C’est tout ce qui émerge sous les formes présentées à Art-cade, en plus de proposer la métaphore d’une organisation collective idéale, parce que collégiale. Chaque module a été créé individuellement pour être intégré dans un circuit fermé, sur le mode des dominos : « C’est comme une cordée de montagne : si quelqu’un tombe, tout le monde tombe. » Véritable petite communauté, les quinze modules sont interdépendants pour former un tout, chacun augmentant de son grain, de sa prosodie, le son donné à la base.

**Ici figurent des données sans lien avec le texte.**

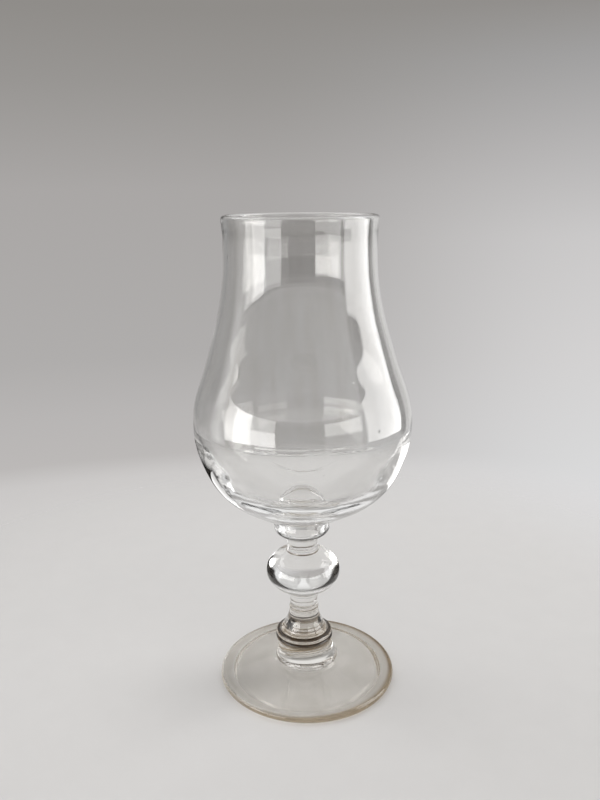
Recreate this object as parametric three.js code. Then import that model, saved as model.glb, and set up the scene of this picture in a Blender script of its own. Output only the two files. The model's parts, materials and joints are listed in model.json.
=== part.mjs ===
// Footed beer glass, blown and tooled by hand.
// Eight gathers of clear glass, joined hot one above the other: foot, lower merese, stem base,
// lower neck, ball knop, upper neck, upper merese and bowl.
// Millimetres, +Z up. The origin is on the table, under the middle of the bowl.

import * as THREE from 'three';

// Heights of the gathers, from the table upwards
const footHeight = 16.5;
const lowerMereseHeight = 1.75;
const stemBaseHeight = 9.45;
const lowerNeckHeight = 7.0;
const knopHeight = 15.7;
const upperNeckHeight = 5.3;
const upperMereseHeight = 7.6;
const bowlHeight = 106.7;

// Radii of the flat faces at which the gathers meet
const footJointRadius = 10.0;
const mereseJointRadius = 9.3;
const stemBaseJointRadius = 5.45;
const knopJointRadius = 5.95;
const upperNeckJointRadius = 5.95;
const bowlJointRadius = 9.2;

// Bowl
const bellyRadius = 38.15;
const bellyRise = 36.3;
const waistRadius = 25.75;
const waistHeight = 6.1;
const lipRadius = 26.15;
const lipThickness = 2.2;
const lipBeadHeight = 5.4;
const bowlFloor = 6.4;
const bowlFloorDip = 0.4;
const bellyWall = 1.2;
const waistWall = 1.5;

// Upper merese, the cup-shaped collar under the bowl
const upperMereseRadius = 9.8;
const upperMereseEdgeRise = 3.0;
const upperMereseEdgeRound = 1.3;
const upperMereseRootRise = 0.5;
const upperMereseRootRadius = 6.6;

// Necks above and below the knop
const upperNeckRadius = 5.7;
const lowerNeckRadius = 5.2;
const neckFillet = 0.9;
const neckCollarRadius = 6.25;
const neckCollarHeight = 1.6;

// Ball knop
const knopRadius = 13.5;

// Stem base, a trumpet that ends in a rounded edge
const stemShoulderRadius = 5.75;
const stemShoulderDrop = 1.0;
const trumpetRadius = 8.9;
const stemBaseRadius = 9.5;
const stemBaseEdgeHeight = 0.65;

// Lower merese, a thin wafer
const lowerMereseRadius = 10.4;

// Foot
const footRadius = 32.7;
const footEdgeHeight = 2.7;
const footEdgeWidth = 1.5;
const foldWidth = 6.2;
const foldRise = 0.9;
const foldLip = 0.5;
const restWidth = 3.6;
const discRise = 6.9;
const discThickness = 2.4;
const buttonRadius = 10.15;
const buttonFlareRadius = 12.6;
const buttonRimRadius = 10.65;
const buttonRimHeight = 1.5;
const kickRise = 5.3;
const kickRadius = 11.5;
const pontilRadius = 7.4;
const pontilDepth = 0.8;
const pontilEdge = 0.5;

// Sideways wander of the glass's centre line, at the middle of each gather that shows it
const footWander = 0.85;
const stemBaseWander = -0.15;
const knopWander = -0.35;
const upperMereseWander = -0.65;
const lipWander = -0.35;

// Bowl below the belly: shares of the belly radius, of the belly's rise and of the added wall
const lowerBowlShares = [
  [0.42, 0.081, 0.86],
  [0.56, 0.167, 0.71],
  [0.7, 0.268, 0.54],
  [0.815, 0.394, 0.37],
  [0.93, 0.628, 0.22],
  [0.985, 0.82, 0.09],
];

// Bowl above the belly: shares of the height to the waist and of the narrowing that is left
const upperBowlShares = [
  [0.105, 0.965],
  [0.22, 0.82],
  [0.333, 0.63],
  [0.45, 0.462],
  [0.566, 0.303],
  [0.682, 0.165],
  [0.8, 0.068],
  [0.9, 0.018],
];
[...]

Et le choix des grains, des individualités à l’œuvre dans ce parcours, se veulent rendre compte des diversités des médias et des techniques, allant des plus contemporains aux plus historiques. L’exposition se fait d’un cheminement en cours qui aborde des questions militantes, pédagogiques et techniques, le tout en promouvant l’autonomie, loin d’un certain élitisme de l’art, de la culture et de la technologie.

 

Margot Dewavrin

 

 

∏-Node – Radio Fischli Weiss : jusqu’au 14/05 à Art-cade, Galerie des Grands Bains-Douches de la Plaine (35 bis rue de la Bibliothèque, 1er).